Sunday, December 28, 2008

Hamas refuses to let in medical aid

Free Gaza movement is getting ready to launch another ship in quest of humanitarian crisis to resolve. Here is what they say on their website:

The medical supply list includes bandages, splints and rubber gloves, items that any medical community should have access to, but, because of Israel's policies of collective punishment, these supplies are not available.

However, AFP reports:

"A security official said that an Egyptian plane with 50 doctors on board as well as medical supplies had arrived in nearby El-Arish. Two Qatari aircraft carrying 50 tonnes of medical supplies were waiting at the same airport.

Saudi Arabia's King Abdullah has also ordered three planeloads of medical aid to the Gaza Strip via Egypt, MENA said, and offered to airlift the wounded.

"The Rafah border crossing was opened by the Egyptians yesterday, but no Hamas people showed up" on the other side, an Israeli military spokesman said."

So it would appear that there is no shortage of medical supplies wanting to get into Gaza via the Egyptian border crossing, yet no medical supplies are making their way into Gaza. How so?

Here is a BBC report:

Egypt says the Hamas militant group, which controls Gaza, is preventing hundreds of wounded Palestinians from leaving for treatment in Egypt.

Cairo says dozens of empty ambulances are at the Rafah crossing - the only one to Gaza which avoids Israel. [-]

Hamas officials say 271 Palestinians have been killed and 600 wounded since Israel began its aerial assault on the Gaza Strip on Saturday, but none of the injured have yet left via Rafah.

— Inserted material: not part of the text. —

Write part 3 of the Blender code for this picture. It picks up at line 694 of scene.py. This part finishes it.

[-] There are also up to 40 ambulances waiting to go into Gaza to bring out the most seriously wounded. Tonnes of medical supplies have arrived at the nearby airport of El-Arish.

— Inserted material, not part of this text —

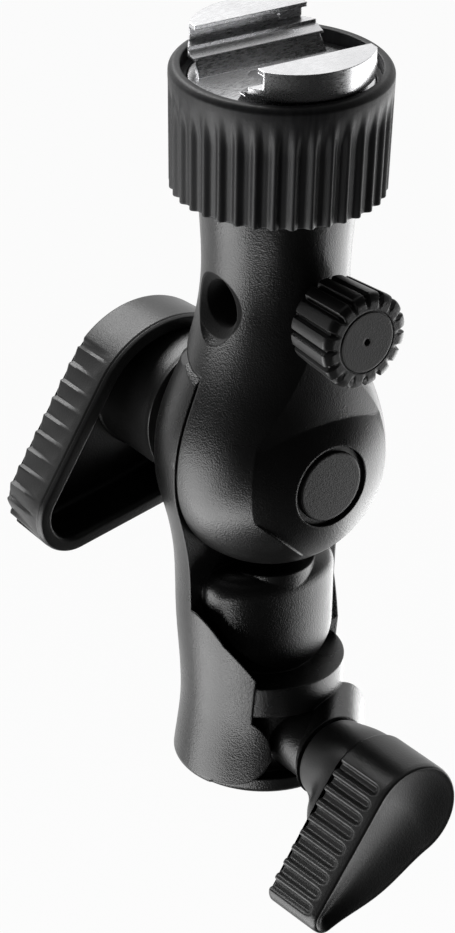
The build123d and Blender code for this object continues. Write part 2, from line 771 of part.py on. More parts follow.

But the Egyptian authorities say that, at the moment, they have no-one to treat.

Egypt's Foreign Minister Ahmed Aboul Gheit said the wounded were "barred from crossing" and he blamed "those in control of Gaza" for putting the lives of the injured at risk.

As usual, Hamas is more concerned with preserving Gaza's public image as a people in deep humanitarian crisis, with wounded Palestinians prevented from being treated because of shortage of medical supplies. It would seem that only supplies coming into Gaza from the Israeli side will do for Hamas. The tonnes of medical supplies waiting to enter Gaza through the Egyptian border crossing are held up.

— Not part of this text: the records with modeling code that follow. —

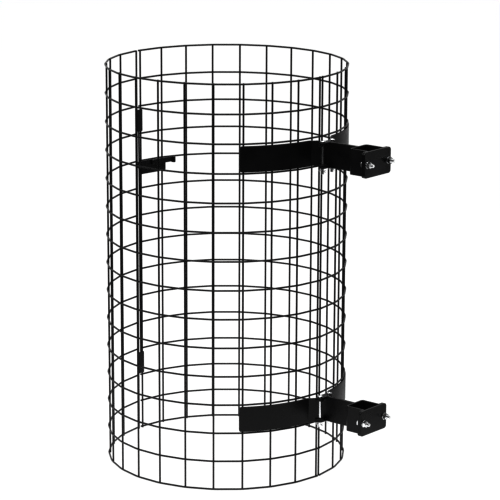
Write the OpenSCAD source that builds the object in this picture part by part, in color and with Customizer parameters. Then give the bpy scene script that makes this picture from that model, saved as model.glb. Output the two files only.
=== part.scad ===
// Welded-mesh tree guard tube: two half shells hinged on a pair of stake brackets.
// Origin: on the tube's axis, at ground level. +Z is up the tube, +X points from the
// tube out along the bracket arms, through the hinge seam. The closing seam is at -X.
// The right shell is at +Y and the left one at -Y. All sizes are in millimetres.

/* [Mesh tube] */
// Radius from the tube's axis to the middle of a hoop wire
hoop_r = 210; // [190:1:240]
// Thickness of every mesh wire
wire_d = 3; // [2.6:0.2:3.4]
// Height from one hoop to the next
pitch = 50; // [50:1:52]
// Number of hoops up the tube
hoops = 15; // [13:1:18]
// Number of mesh cells round one half shell
cells = 13; // [10:1:15]
// Middle to middle of the two seam wires on the hinge side
hinge_gap = 6.8; // [6:0.2:9]
// Middle to middle of the two seam wires on the closing side
close_gap = 10; // [9:0.5:12]

/* [Bands] */
// Height of the flat band on each half shell
band_h = 44; // [40:0.5:44.5]
// Thickness of the bands, lugs and saddle sheet
sheet_t = 3; // [2.5:0.5:3]
// How far round the tube each band reaches from the hinge seam, in degrees
band_reach = 43.7; // [32:0.5:60]
// Bevel on the corners at the far end of each band
band_bevel = 2.5; // [1:0.5:8]

/* [Brackets] */
// Height of the lower bracket's middle above the third hoop from the ground
lower_lift = 25.5; // [23.5:0.5:27.5]
// Height of the upper bracket's middle above the fourth hoop from the top
upper_lift = 20.5; // [20.5:0.5:27.5]
// Overall height of the arm, lugs, saddle and clamp plate
bracket_h = 44; // [43:0.5:46]
// Thickness of the arm plate
arm_t = 5; // [4:0.5:6]
// Distance from the tube's axis to the saddle's back face
saddle_x = 285.5; // [280:0.5:320]
// Width between the saddle's walls, for the stake
stake_w = 40; // [38:1:40]
// Depth of the saddle from its inner back face to the clamp plate
saddle_depth = 35.5; // [32:0.5:40]
// Thickness of the clamp plate
clamp_t = 4; // [3:0.5:5]
// Width of the clamp plate and of the saddle across its flanges
clamp_w = 71; // [71:1:80]

/* [Pins and bolts] */
// Distance of each hinge pin from the bracket's centre line
pin_y = 12.5; // [12:0.1:13.5]
// Distance of the hinge pins outside the hoop wire's middle
pin_out = 12; // [11.5:0.1:14]
// Diameter of the hinge pins
pin_d = 5; // [4:0.5:6]
// Distance of each clamp bolt from the bracket's centre line
bolt_y = 28.4; // [28.2:0.1:29.5]
// Length of the clamp bolts under the head
bolt_len = 20; // [18:0.5:26]

/* [Latch] */
// How far the lever's pivot is below the fifth hoop from the top
latch_drop = 4; // [1.5:0.5:7.5]
// Height of the lever bar
lever_h = 9; // [8:0.5:9]
// Length of the lever's tail from its pivot
lever_len = 46.5; // [46:0.1:49.3]

/* [Hidden] */
$fn = 96;
wire_fn = 32;    // facets of round wires
overlap = 0.01;  // run of one solid into the next within a piece
cut = 1;         // run of a cutter past the faces it cuts
weld = 0.25;     // depth to which welded pieces run into each other
run = 0.06;      // radial running clearance of pivots and threads

black = [0.06, 0.06, 0.065];
zinc = [0.78, 0.79, 0.8];

// Mesh
wire_r = wire_d / 2;
upright_r = hoop_r - wire_d + weld;  // the uprights stand inside the hoops
upright_h = (hoops - 1) * pitch + wire_d;
hinge_half_angle = asin(hinge_gap / 2 / upright_r);
close_half_angle = asin(close_gap / 2 / upright_r);
shell_angle = 180 - hinge_half_angle - close_half_angle;
cell_angle = shell_angle / cells;
hoop_lap = wire_r / hoop_r * 180 / PI;  // hoops end level with the seam uprights' sides

// Heights. Hoops are numbered from 0 at the ground.
lower_hoop = 2;
upper_hoop = hoops - 4;
function hoop_z(k) = wire_r + k * pitch;
lower_bracket_z = hoop_z(lower_hoop) + lower_lift;
upper_bracket_z = hoop_z(upper_hoop) + upper_lift;
latch_z = hoop_z(hoops - 5) - latch_drop;

// Hinge, with ear heights measured from the bracket's middle
half_h = bracket_h / 2;
pin_x = hoop_r + pin_out;
pin_r = pin_d / 2;
ear_r = pin_r + 4;
ear_gap = 0.3;  // end play between an ear and its lug
lug_in = half_h - sheet_t;
ear_hi = lug_in - ear_gap;
ear_lo = ear_hi - sheet_t;

// ---------- general shapes ----------

module along_x() { rotate([0, 90, 0]) children(); }

// Cutter for a round hole through a plate from z = 0 to z = depth
module hole(r, depth) {
  translate([0, 0, -cut]) cylinder(r = r, h = depth + 2 * cut);
}

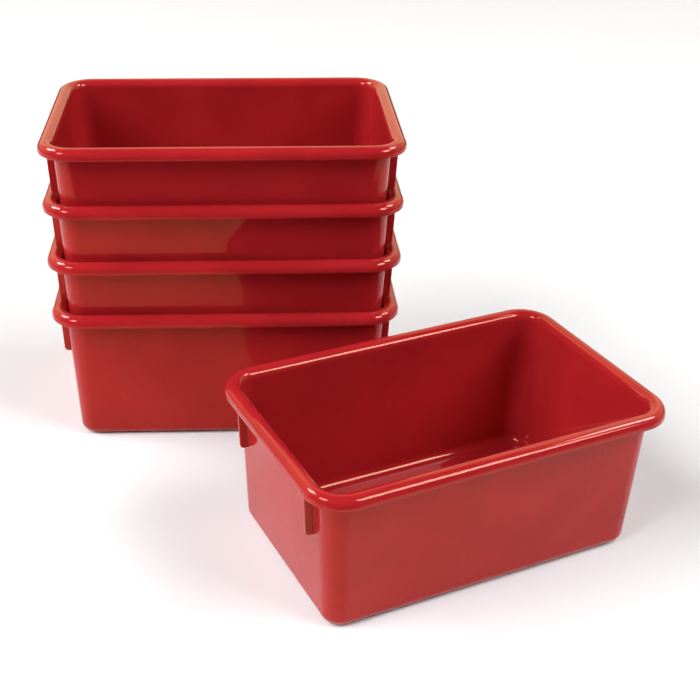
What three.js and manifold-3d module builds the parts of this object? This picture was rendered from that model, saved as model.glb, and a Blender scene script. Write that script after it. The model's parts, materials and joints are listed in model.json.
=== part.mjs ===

Of course the purpose of such cynical manipulations is clear: the humanitarian crisis in Gaza must be kept at its most pity-extracting level, and if possible, augmented at all cost, even if the injured will pay the price.

Hamas propaganda machine at full swing.

Another blogger's roundup of reactions, if you feel like a chuckle.. (a sad chuckle).
:

...So the Guardian this evening has filled the upper left column with a picture from Gaza, and then 14 separate links. Only beneath them all is the forlorn 15th link: Afghan suicide bomb kills 14 children.

...Juan Cole sides with the frenzied reports of al-Jezeera, always more reliable in his opinion than, say, the New York Times. His thesis: Israel is committing war crimes. Israel is committing war crimes. Israel is committing war crimes. Do I make myself clear?

_____

Update: Hamas denies
the allegation:

Abbas, who held talks in Cairo on Sunday with Mubarak and Foreign Minister Ahmed Aboul Gheit, said Hamas was responsible for the violence because it had ignored his request to renew the cease-fire, which expired 10 days ago.[-]

Cairo, [Gheit] said, offered to take scores of wounded Palestinians, but Hamas banned them from travelling through the Rafah border crossing.

Hamas spokesman Fawzi Barhoum denied the allegation, claiming that many of the wounded rejected an Egyptian offer to receive medical treatment in Cairo in protest against Cairo's "support" for the IDF operation. He accused the Egyptians of taking part in the "siege" on the Gaza Strip by refusing to reopen the Rafah crossing.

A plane carrying some 50 Egyptian physicians arrived in el-Arish on Sunday as part of Cairo's efforts to help the Palestinians in the Gaza Strip. The physicians are hoping to enter the Strip to treat hundreds of wounded Palestinians.